**Instruction:** Up to and including the line with "return np.column_stack([flat, np.repeat(height, ROCK_COLUMNS)])", reproduce the listing below exactly, beginning at its first line.

**Data lines:**
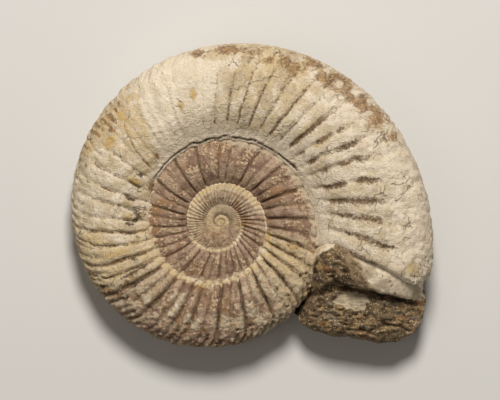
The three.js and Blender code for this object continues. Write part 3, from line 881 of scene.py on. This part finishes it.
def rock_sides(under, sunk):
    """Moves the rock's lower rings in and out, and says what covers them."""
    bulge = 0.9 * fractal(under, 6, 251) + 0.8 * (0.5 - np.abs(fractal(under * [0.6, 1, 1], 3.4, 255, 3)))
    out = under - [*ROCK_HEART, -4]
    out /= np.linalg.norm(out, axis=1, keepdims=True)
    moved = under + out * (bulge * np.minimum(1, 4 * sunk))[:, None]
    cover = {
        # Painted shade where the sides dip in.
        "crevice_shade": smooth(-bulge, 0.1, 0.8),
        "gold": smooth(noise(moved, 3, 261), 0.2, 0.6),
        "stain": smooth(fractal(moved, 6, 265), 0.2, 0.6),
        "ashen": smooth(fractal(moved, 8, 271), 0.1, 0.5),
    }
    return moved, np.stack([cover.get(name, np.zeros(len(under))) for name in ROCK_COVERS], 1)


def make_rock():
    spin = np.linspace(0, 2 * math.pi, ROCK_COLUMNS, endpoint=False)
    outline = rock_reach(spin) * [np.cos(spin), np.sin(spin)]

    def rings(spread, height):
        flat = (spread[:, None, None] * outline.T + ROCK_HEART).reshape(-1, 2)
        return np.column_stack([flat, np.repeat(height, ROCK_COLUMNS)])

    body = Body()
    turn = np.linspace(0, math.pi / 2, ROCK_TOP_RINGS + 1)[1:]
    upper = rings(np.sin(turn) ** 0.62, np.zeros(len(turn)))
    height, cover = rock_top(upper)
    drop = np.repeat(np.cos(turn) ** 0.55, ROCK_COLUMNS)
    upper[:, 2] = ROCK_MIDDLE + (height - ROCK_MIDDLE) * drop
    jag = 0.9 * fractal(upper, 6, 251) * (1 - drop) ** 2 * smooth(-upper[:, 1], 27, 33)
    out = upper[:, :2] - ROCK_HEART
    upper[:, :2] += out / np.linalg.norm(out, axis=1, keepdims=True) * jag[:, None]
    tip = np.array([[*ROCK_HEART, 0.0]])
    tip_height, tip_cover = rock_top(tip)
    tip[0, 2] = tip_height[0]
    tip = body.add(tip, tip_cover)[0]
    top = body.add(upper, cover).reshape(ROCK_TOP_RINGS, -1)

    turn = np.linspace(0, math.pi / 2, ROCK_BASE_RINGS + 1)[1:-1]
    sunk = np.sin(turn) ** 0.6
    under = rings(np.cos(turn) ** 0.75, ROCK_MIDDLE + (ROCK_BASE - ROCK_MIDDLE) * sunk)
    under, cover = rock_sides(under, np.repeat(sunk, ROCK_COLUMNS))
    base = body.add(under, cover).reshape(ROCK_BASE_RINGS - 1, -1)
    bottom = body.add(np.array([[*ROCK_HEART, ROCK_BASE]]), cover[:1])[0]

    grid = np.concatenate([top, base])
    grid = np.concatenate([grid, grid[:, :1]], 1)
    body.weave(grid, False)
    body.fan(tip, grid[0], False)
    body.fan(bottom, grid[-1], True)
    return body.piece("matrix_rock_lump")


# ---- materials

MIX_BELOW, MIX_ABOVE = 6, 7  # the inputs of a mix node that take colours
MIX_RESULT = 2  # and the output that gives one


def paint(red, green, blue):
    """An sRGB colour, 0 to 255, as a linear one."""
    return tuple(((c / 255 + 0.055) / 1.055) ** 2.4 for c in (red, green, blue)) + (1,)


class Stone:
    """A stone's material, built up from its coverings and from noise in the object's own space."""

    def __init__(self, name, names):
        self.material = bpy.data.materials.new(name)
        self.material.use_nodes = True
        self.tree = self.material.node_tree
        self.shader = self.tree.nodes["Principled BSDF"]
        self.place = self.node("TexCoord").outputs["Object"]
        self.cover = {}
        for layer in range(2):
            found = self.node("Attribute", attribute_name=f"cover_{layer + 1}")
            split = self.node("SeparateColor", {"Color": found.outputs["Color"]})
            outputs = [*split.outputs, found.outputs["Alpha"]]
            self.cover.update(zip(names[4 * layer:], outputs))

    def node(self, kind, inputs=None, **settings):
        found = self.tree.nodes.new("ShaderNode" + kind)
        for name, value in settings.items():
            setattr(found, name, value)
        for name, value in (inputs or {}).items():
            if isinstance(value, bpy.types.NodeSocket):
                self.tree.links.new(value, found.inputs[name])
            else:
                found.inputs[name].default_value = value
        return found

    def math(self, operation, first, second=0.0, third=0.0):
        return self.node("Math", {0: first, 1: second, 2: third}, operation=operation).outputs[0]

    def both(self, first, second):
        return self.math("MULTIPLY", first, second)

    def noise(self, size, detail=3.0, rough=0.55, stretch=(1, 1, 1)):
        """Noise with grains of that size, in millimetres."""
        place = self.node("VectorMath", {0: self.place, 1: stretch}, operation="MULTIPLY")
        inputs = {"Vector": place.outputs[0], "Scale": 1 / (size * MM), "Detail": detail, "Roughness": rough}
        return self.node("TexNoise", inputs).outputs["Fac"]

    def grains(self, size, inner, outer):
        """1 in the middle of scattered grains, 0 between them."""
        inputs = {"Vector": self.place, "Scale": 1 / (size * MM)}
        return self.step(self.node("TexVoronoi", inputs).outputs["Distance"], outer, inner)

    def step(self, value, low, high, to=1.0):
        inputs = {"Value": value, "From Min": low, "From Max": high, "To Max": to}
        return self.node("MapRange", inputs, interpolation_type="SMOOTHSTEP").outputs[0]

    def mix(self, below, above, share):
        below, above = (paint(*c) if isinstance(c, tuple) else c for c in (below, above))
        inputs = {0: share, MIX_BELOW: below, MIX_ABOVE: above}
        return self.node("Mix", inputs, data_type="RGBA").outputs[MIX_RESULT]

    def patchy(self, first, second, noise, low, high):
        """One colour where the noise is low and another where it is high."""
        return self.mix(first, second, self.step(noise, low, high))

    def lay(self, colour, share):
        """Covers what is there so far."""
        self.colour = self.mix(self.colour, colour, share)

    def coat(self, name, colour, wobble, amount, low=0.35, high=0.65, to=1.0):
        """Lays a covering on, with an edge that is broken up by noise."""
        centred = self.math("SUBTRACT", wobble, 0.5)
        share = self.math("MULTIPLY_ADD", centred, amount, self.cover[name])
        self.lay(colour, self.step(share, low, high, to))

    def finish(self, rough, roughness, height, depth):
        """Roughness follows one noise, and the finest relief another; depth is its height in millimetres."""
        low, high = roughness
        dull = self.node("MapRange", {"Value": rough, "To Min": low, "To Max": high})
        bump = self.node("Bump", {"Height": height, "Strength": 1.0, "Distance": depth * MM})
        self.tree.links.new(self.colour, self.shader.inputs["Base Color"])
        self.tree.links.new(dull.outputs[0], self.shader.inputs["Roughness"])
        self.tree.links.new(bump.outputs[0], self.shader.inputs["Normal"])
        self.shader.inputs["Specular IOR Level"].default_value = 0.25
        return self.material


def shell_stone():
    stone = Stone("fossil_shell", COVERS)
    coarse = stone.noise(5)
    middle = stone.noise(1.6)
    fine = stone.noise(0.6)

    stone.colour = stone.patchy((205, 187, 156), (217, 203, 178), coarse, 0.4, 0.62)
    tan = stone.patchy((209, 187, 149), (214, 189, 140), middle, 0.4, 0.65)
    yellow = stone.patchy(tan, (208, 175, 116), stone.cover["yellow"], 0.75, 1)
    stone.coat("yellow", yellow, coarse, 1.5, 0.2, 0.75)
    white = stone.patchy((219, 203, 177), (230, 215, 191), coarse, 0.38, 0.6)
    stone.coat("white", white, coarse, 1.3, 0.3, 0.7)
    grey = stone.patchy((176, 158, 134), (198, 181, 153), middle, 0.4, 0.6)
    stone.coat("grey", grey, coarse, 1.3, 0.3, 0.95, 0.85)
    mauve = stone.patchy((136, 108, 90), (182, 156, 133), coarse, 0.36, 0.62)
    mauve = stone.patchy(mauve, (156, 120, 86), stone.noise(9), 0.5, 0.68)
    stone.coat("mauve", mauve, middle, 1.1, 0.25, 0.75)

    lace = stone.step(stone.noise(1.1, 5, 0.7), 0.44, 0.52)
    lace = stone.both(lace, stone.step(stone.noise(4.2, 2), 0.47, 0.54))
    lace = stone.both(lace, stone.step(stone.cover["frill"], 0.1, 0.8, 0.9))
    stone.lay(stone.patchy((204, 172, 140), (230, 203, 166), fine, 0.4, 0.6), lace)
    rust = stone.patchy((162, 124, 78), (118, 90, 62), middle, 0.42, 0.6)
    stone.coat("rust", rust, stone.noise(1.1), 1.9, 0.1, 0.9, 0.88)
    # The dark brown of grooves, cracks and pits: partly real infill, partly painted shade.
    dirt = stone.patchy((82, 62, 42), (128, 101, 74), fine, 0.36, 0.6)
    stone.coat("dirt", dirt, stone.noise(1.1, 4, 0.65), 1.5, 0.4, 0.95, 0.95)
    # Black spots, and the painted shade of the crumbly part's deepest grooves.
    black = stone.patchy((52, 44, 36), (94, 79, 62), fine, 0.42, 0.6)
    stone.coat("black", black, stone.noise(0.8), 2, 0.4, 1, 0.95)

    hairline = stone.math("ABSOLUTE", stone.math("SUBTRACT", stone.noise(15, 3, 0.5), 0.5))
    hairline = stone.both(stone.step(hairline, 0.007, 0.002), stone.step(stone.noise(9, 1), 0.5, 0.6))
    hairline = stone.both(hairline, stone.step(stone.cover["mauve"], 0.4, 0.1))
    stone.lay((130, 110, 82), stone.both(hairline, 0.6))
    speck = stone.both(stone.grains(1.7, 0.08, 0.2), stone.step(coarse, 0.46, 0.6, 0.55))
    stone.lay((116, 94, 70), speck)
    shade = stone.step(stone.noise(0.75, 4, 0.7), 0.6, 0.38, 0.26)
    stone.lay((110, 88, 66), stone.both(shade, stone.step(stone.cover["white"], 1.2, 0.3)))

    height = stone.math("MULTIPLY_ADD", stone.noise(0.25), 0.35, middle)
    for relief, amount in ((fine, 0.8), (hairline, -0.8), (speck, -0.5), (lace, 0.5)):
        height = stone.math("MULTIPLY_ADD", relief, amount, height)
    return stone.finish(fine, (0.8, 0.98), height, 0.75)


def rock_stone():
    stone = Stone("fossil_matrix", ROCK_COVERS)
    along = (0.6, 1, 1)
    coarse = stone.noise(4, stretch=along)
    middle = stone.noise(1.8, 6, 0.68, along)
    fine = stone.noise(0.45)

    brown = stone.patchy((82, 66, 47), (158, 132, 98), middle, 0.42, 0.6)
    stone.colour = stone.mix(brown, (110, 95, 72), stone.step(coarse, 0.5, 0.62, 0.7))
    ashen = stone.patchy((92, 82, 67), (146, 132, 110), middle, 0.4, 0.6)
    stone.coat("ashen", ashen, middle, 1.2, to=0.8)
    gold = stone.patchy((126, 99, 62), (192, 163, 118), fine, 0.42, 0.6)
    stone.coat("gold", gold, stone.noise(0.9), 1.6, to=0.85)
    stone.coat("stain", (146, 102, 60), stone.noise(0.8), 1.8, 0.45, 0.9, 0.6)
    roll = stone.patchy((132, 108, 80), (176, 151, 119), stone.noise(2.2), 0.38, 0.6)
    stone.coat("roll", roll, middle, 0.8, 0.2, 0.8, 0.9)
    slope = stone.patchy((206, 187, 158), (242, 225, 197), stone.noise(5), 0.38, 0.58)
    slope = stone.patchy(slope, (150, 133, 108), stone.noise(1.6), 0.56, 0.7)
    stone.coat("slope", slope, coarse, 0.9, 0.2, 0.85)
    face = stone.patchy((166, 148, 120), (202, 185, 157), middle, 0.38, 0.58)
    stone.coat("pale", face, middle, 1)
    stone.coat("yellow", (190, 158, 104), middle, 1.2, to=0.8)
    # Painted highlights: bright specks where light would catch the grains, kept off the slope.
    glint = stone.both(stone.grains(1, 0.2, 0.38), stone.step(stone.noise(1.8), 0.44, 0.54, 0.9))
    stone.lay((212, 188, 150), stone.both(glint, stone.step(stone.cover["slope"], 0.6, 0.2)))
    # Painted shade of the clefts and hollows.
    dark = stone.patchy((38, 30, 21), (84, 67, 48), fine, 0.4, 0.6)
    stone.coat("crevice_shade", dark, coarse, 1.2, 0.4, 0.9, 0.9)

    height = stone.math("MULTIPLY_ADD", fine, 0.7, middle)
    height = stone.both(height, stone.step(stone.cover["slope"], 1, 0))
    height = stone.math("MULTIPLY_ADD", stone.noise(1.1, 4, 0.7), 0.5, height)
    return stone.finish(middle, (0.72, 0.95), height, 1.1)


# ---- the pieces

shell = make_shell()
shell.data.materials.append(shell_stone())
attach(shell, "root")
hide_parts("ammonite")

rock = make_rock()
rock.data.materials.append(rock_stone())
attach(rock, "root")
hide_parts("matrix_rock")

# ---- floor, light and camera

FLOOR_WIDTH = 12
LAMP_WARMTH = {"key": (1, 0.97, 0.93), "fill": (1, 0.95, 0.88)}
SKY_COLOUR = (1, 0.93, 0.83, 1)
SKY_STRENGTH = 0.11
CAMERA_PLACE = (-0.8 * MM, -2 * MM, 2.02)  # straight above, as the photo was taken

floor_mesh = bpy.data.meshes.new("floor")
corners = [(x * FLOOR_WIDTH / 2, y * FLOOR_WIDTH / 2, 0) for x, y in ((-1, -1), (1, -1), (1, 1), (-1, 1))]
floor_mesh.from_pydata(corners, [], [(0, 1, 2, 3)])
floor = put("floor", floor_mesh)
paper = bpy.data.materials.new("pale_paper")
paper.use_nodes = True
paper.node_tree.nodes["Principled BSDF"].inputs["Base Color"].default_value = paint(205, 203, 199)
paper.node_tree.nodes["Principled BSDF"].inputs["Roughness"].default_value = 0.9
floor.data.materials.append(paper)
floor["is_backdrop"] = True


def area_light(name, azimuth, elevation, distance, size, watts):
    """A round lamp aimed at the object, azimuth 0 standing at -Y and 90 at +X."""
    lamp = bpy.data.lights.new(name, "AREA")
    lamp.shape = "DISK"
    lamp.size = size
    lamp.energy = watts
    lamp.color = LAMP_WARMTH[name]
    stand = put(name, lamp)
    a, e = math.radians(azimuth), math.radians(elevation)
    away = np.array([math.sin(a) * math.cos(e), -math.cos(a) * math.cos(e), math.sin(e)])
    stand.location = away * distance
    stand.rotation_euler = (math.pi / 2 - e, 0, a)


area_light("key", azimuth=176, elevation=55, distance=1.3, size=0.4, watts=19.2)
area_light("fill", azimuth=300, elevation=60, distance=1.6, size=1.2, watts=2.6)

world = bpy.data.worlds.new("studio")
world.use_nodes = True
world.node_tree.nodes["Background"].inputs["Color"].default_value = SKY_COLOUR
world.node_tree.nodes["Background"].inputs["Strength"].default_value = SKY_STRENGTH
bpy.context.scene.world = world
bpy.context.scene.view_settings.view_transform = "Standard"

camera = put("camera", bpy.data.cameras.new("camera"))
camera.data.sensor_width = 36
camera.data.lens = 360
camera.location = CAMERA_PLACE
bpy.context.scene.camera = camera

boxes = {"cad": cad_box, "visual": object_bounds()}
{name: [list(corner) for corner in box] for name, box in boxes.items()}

**Task output:**
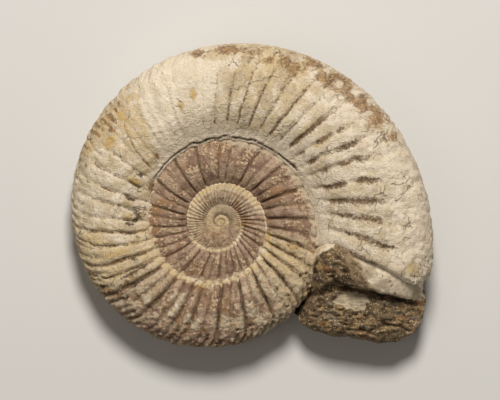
The three.js and Blender code for this object continues. Write part 3, from line 881 of scene.py on. This part finishes it.
def rock_sides(under, sunk):
    """Moves the rock's lower rings in and out, and says what covers them."""
    bulge = 0.9 * fractal(under, 6, 251) + 0.8 * (0.5 - np.abs(fractal(under * [0.6, 1, 1], 3.4, 255, 3)))
    out = under - [*ROCK_HEART, -4]
    out /= np.linalg.norm(out, axis=1, keepdims=True)
    moved = under + out * (bulge * np.minimum(1, 4 * sunk))[:, None]
    cover = {
        # Painted shade where the sides dip in.
        "crevice_shade": smooth(-bulge, 0.1, 0.8),
        "gold": smooth(noise(moved, 3, 261), 0.2, 0.6),
        "stain": smooth(fractal(moved, 6, 265), 0.2, 0.6),
        "ashen": smooth(fractal(moved, 8, 271), 0.1, 0.5),
    }
    return moved, np.stack([cover.get(name, np.zeros(len(under))) for name in ROCK_COVERS], 1)


def make_rock():
    spin = np.linspace(0, 2 * math.pi, ROCK_COLUMNS, endpoint=False)
    outline = rock_reach(spin) * [np.cos(spin), np.sin(spin)]

    def rings(spread, height):
        flat = (spread[:, None, None] * outline.T + ROCK_HEART).reshape(-1, 2)
        return np.column_stack([flat, np.repeat(height, ROCK_COLUMNS)])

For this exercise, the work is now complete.